The breeding stock sent out by Professor Gowell has given general satisfaction, and was found by Professor Graham of the Ontario Station, as well as by a number of private individuals, to be of superior laying quality to that of the average Barred Rock.
Clearly there is only one way to prove whether Professor Gowell's work has been a wasted effort, and that is for flocks of his strain to be tested at other experiment stations against birds of miscellaneous origin.
That much has been lost to the poultrymen of the country by the recent upheaval at the Maine Station, I believe to be the case, but that does not mean that the men now in charge will not in the future be of great value to the poultry interests. They are, however, in the class of pure scientists rather than applied scientists, but if let alone they will dig out something sooner or later which they or others can apply to the benefit of the industry.
Upon the whole, I think that the present case of the trap-nest method of increasing egg production stands very much as it is has always stood, being a commendable thing for small breeders who could afford the time, but not practical in a large way, except at experiment stations. On a large commercial scale the system of selecting sires by the collective work of his first year's offspring would probably get the quickest results.

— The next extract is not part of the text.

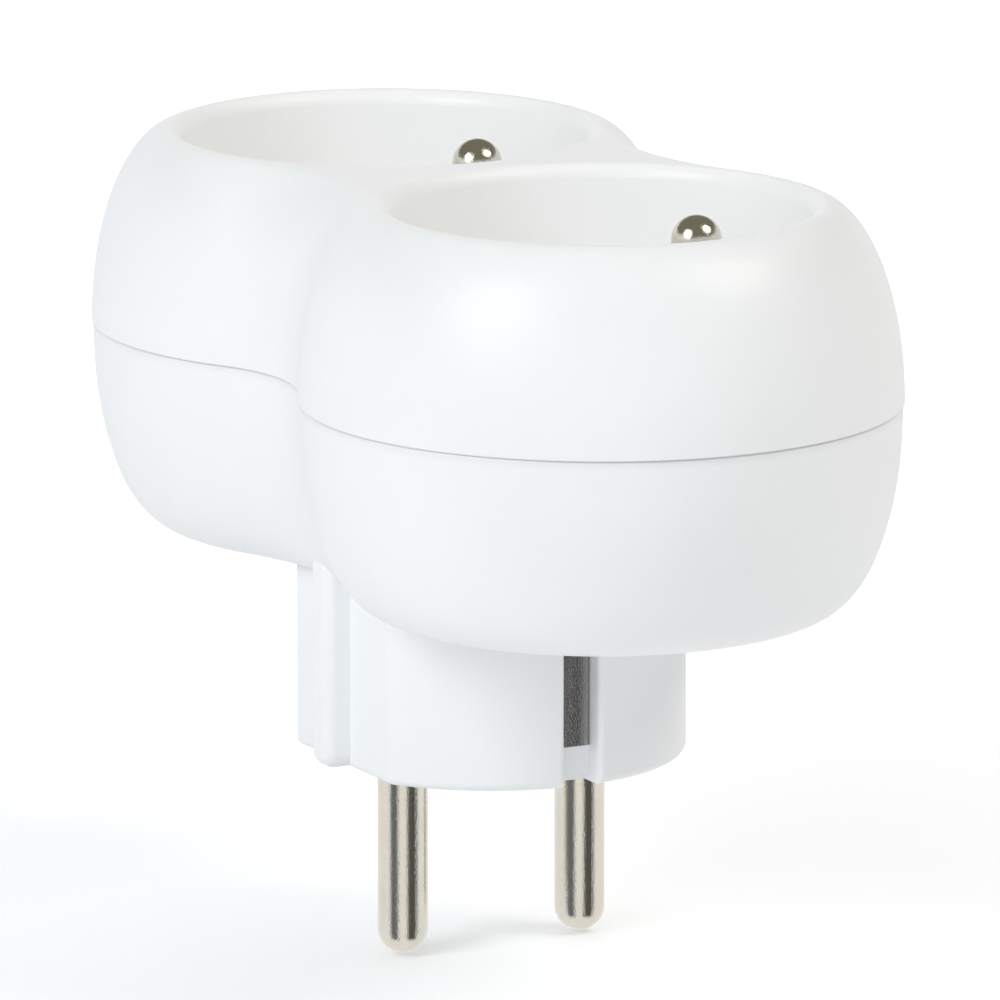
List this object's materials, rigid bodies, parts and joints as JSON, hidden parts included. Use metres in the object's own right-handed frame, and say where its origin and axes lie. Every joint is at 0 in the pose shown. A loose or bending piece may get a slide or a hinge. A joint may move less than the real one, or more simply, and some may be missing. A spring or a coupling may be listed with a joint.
{
  "type": "two-way socket adapter",
  "caption": "Adapter with round recessed earthed sockets side by side on a round earthed plug, with child-safety shutters under the wells.",
  "frame": {"origin": "centre of the flat face of the plug body, midway between its two round pins", "axes": "+Z the way the sockets face, X through the two socket centres, Y through the two plug pins"},
  "size_m": [0.1004, 0.0564, 0.0754],
  "materials": {
    "casing": "smooth white moulded plastic, soft sheen",
    "inner_plastic": "plain moulded insulating plastic",
    "shutter_plastic": "slippery moulded plastic",
    "nickel": "nickel plated brass",
    "brass": "stamped brass strip",
    "spring_steel": "drawn spring wire",
    "screw_steel": "zinc plated steel"
  },
  "bodies": {
    "casing": {"top_cover": "casing", "base_housing": "casing", "pin_holder": "inner_plastic", "shutter_retainer_left": "inner_plastic", "shutter_retainer_right": "inner_plastic", "plug_pin_line": "nickel", "plug_pin_neutral": "nickel", "earth_pin_left": "nickel", "earth_pin_right": "nickel", "earth_bracket": "nickel", "earth_sleeve": "brass", "earth_rivet": "brass", "earth_bar": "brass", "line_bar": "brass", "neutral_bar": "brass", "contact_line_left": "brass", "contact_neutral_left": "brass", "contact_line_right": "brass", "contact_neutral_right": "brass", "shutter_spring_left": "spring_steel", "shutter_spring_right": "spring_steel", "case_screw_1": "screw_steel", "case_screw_2": "screw_steel", "case_screw_3": "screw_steel", "case_screw_4": "screw_steel"},
    "shutter_left": {"shutter_left": "shutter_plastic"},
    "shutter_right": {"shutter_right": "shutter_plastic"}
  },
  "joints": [
    {"name": "shutter_turn_left", "type": "hinge", "parent": "casing", "child": "shutter_left", "pos_m": [-0.022, 0, 0.0373], "axis": [0, 0, 1], "range_deg": [0, 38.8], "stiffness_Nm_per_rad": 0.0008, "springref_deg": -20.05, "deforming": ["shutter_spring_left"]},
    {"name": "shutter_turn_right", "type": "hinge", "parent": "casing", "child": "shutter_right", "pos_m": [0.022, 0, 0.0373], "axis": [0, 0, 1], "range_deg": [0, 38.8], "stiffness_Nm_per_rad": 0.0008, "springref_deg": -20.05, "deforming": ["shutter_spring_right"]}
  ]
}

The best use of the funds of the people in the promotion of agricultural industries is in the permanent endorsement on the one hand of a few high grade research stations where the deeper theories may be worked out, and on the other the teaching of such good principles and practices as are already known.
The greatest opportunity for Government effort lies in the development demonstration farm work in poultry Just as it is doing with the corn and cotton in the South.